What the task requires
Reproduce each line exactly.

Data lines
* * * *

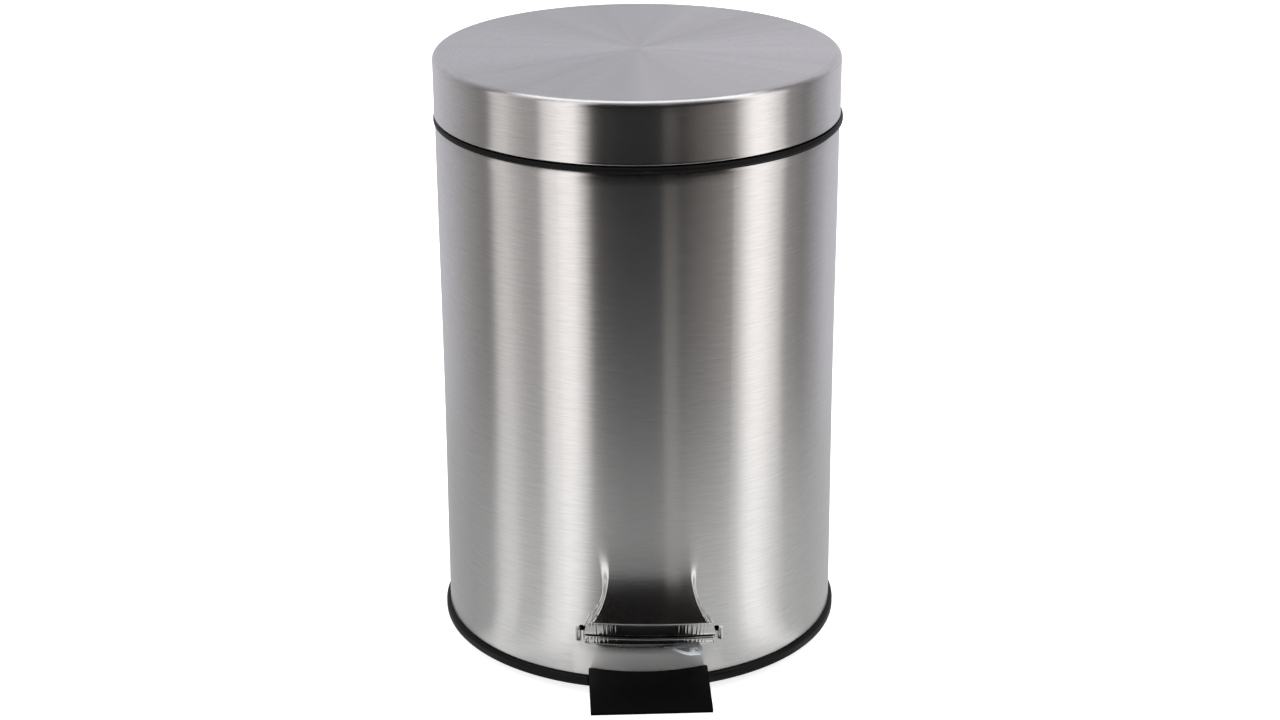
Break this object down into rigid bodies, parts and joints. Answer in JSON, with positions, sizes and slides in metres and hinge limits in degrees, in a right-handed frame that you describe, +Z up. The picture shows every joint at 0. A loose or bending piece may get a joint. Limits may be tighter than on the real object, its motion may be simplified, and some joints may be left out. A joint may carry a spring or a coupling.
{
  "type": "pedal bin",
  "caption": "Small round pedal bin: brushed steel body and lid, black base, rim and pedal, lift-out bucket; pressing the pedal lifts the rear-hinged lid through a lever and push rod.",
  "frame": {"origin": "on the floor, at the centre of the bin's bounding box; the can's own axis stands 11.4 mm behind it, at +Y", "axes": "+Z up along the can, -Y towards the pedal, +Y towards the lid hinge, +X to the right seen from the pedal"},
  "size_m": [0.1716, 0.2132, 0.2552],
  "materials": {
    "steel": "stainless sheet, fine brushing running round the can",
    "black_plastic": "black moulded polypropylene, satin",
    "pedal_plastic": "black moulded plastic, fine matte texture",
    "bucket_plastic": "dark moulded polypropylene",
    "zinc": "zinc-plated pressed steel, bluish white",
    "wire_steel": "bright plated steel wire and pins",
    "rubber": "black rubber"
  },
  "bodies": {
    "bin": {"body_shell": "steel", "base_tray": "black_plastic", "top_collar": "black_plastic", "hinge_bracket": "black_plastic", "rod_guide_lower": "black_plastic", "rod_guide_upper": "black_plastic", "pivot_bracket": "zinc", "pivot_pin": "wire_steel", "pivot_pin_clip": "zinc", "bracket_rivet_left": "zinc", "bracket_rivet_right": "zinc", "body_clip": "zinc", "clip_rivet": "zinc", "bracket_screw_left": "zinc", "bracket_screw_right": "zinc", "hinge_pin": "wire_steel", "hinge_pin_clip": "zinc", "foot_front_right": "rubber", "foot_rear_right": "rubber", "foot_rear_left": "rubber", "foot_front_left": "rubber"},
    "lid": {"lid_shell": "steel", "lid_liner": "black_plastic", "lid_arm": "zinc", "arm_screw_front": "zinc", "arm_screw_rear": "zinc", "lid_bumper_front": "rubber", "lid_bumper_right": "rubber", "lid_bumper_left": "rubber"},
    "pedal": {"pedal_lever": "zinc", "pedal_pad": "pedal_plastic", "pad_rivet_left": "zinc", "pad_rivet_right": "zinc"},
    "rod": {"push_rod": "wire_steel", "rod_clip_top": "zinc", "rod_clip_low": "zinc"},
    "bucket": {"inner_bucket": "bucket_plastic"},
    "bail": {"bucket_bail": "wire_steel"}
  },
  "joints": [
    {"name": "lid_open", "type": "hinge", "parent": "bin", "child": "lid", "pos_m": [0, 0.1016, 0.236], "axis": [-1, 0, 0], "range_deg": [0, 76]},
    {"name": "pedal_press", "type": "hinge", "parent": "bin", "child": "pedal", "pos_m": [0, -0.0486, 0.0135], "axis": [1, 0, 0], "range_deg": [0, 8.7]},
    {"name": "rod_swivel", "type": "hinge", "parent": "pedal", "child": "rod", "pos_m": [0, 0.0889, 0.0122], "axis": [-1, 0, 0], "range_deg": [0, 8.7]},
    {"name": "bucket_lift", "type": "slide", "parent": "bin", "child": "bucket", "axis": [0, 0, 1], "range_m": [0, 0.008]},
    {"name": "bail_swing", "type": "hinge", "parent": "bucket", "child": "bail", "pos_m": [0, 0.0114, 0.2306], "axis": [-1, 0, 0], "range_deg": [0, 12]}
  ],
  "couplings": [
    {"joint": "pedal_press", "follows": "lid_open", "ratio": 0.1144},
    {"joint": "rod_swivel", "follows": "lid_open", "ratio": 0.1144}
  ]
}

* * * *

Complete output
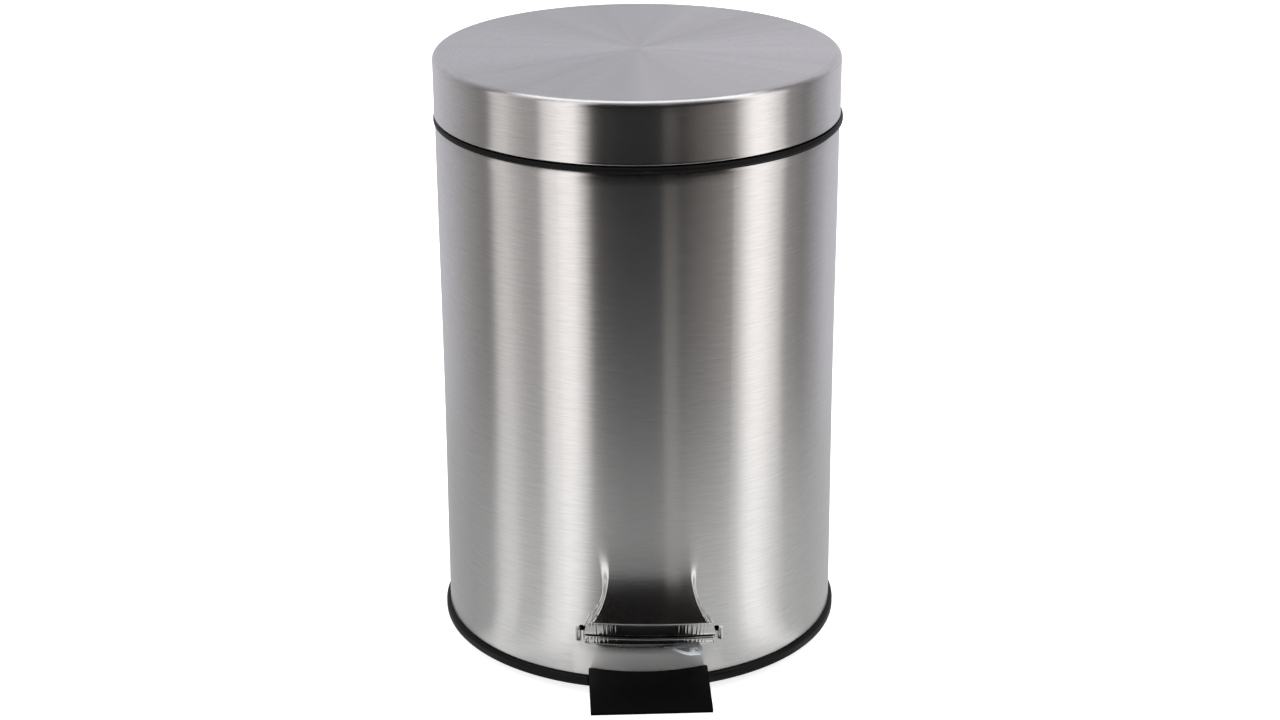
Break this object down into rigid bodies, parts and joints. Answer in JSON, with positions, sizes and slides in metres and hinge limits in degrees, in a right-handed frame that you describe, +Z up. The picture shows every joint at 0. A loose or bending piece may get a joint. Limits may be tighter than on the real object, its motion may be simplified, and some joints may be left out. A joint may carry a spring or a coupling.
{
  "type": "pedal bin",
  "caption": "Small round pedal bin: brushed steel body and lid, black base, rim and pedal, lift-out bucket; pressing the pedal lifts the rear-hinged lid through a lever and push rod.",
  "frame": {"origin": "on the floor, at the centre of the bin's bounding box; the can's own axis stands 11.4 mm behind it, at +Y", "axes": "+Z up along the can, -Y towards the pedal, +Y towards the lid hinge, +X to the right seen from the pedal"},
  "size_m": [0.1716, 0.2132, 0.2552],
  "materials": {
    "steel": "stainless sheet, fine brushing running round the can",
    "black_plastic": "black moulded polypropylene, satin",
    "pedal_plastic": "black moulded plastic, fine matte texture",
    "bucket_plastic": "dark moulded polypropylene",
    "zinc": "zinc-plated pressed steel, bluish white",
    "wire_steel": "bright plated steel wire and pins",
    "rubber": "black rubber"
  },
  "bodies": {
    "bin": {"body_shell": "steel", "base_tray": "black_plastic", "top_collar": "black_plastic", "hinge_bracket": "black_plastic", "rod_guide_lower": "black_plastic", "rod_guide_upper": "black_plastic", "pivot_bracket": "zinc", "pivot_pin": "wire_steel", "pivot_pin_clip": "zinc", "bracket_rivet_left": "zinc", "bracket_rivet_right": "zinc", "body_clip": "zinc", "clip_rivet": "zinc", "bracket_screw_left": "zinc", "bracket_screw_right": "zinc", "hinge_pin": "wire_steel", "hinge_pin_clip": "zinc", "foot_front_right": "rubber", "foot_rear_right": "rubber", "foot_rear_left": "rubber", "foot_front_left": "rubber"},
    "lid": {"lid_shell": "steel", "lid_liner": "black_plastic", "lid_arm": "zinc", "arm_screw_front": "zinc", "arm_screw_rear": "zinc", "lid_bumper_front": "rubber", "lid_bumper_right": "rubber", "lid_bumper_left": "rubber"},
    "pedal": {"pedal_lever": "zinc", "pedal_pad": "pedal_plastic", "pad_rivet_left": "zinc", "pad_rivet_right": "zinc"},
    "rod": {"push_rod": "wire_steel", "rod_clip_top": "zinc", "rod_clip_low": "zinc"},
    "bucket": {"inner_bucket": "bucket_plastic"},
    "bail": {"bucket_bail": "wire_steel"}
  },
  "joints": [
    {"name": "lid_open", "type": "hinge", "parent": "bin", "child": "lid", "pos_m": [0, 0.1016, 0.236], "axis": [-1, 0, 0], "range_deg": [0, 76]},
    {"name": "pedal_press", "type": "hinge", "parent": "bin", "child": "pedal", "pos_m": [0, -0.0486, 0.0135], "axis": [1, 0, 0], "range_deg": [0, 8.7]},
    {"name": "rod_swivel", "type": "hinge", "parent": "pedal", "child": "rod", "pos_m": [0, 0.0889, 0.0122], "axis": [-1, 0, 0], "range_deg": [0, 8.7]},
    {"name": "bucket_lift", "type": "slide", "parent": "bin", "child": "bucket", "axis": [0, 0, 1], "range_m": [0, 0.008]},
    {"name": "bail_swing", "type": "hinge", "parent": "bucket", "child": "bail", "pos_m": [0, 0.0114, 0.2306], "axis": [-1, 0, 0], "range_deg": [0, 12]}
  ],
  "couplings": [
    {"joint": "pedal_press", "follows": "lid_open", "ratio": 0.1144},
    {"joint": "rod_swivel", "follows": "lid_open", "ratio": 0.1144}
  ]
}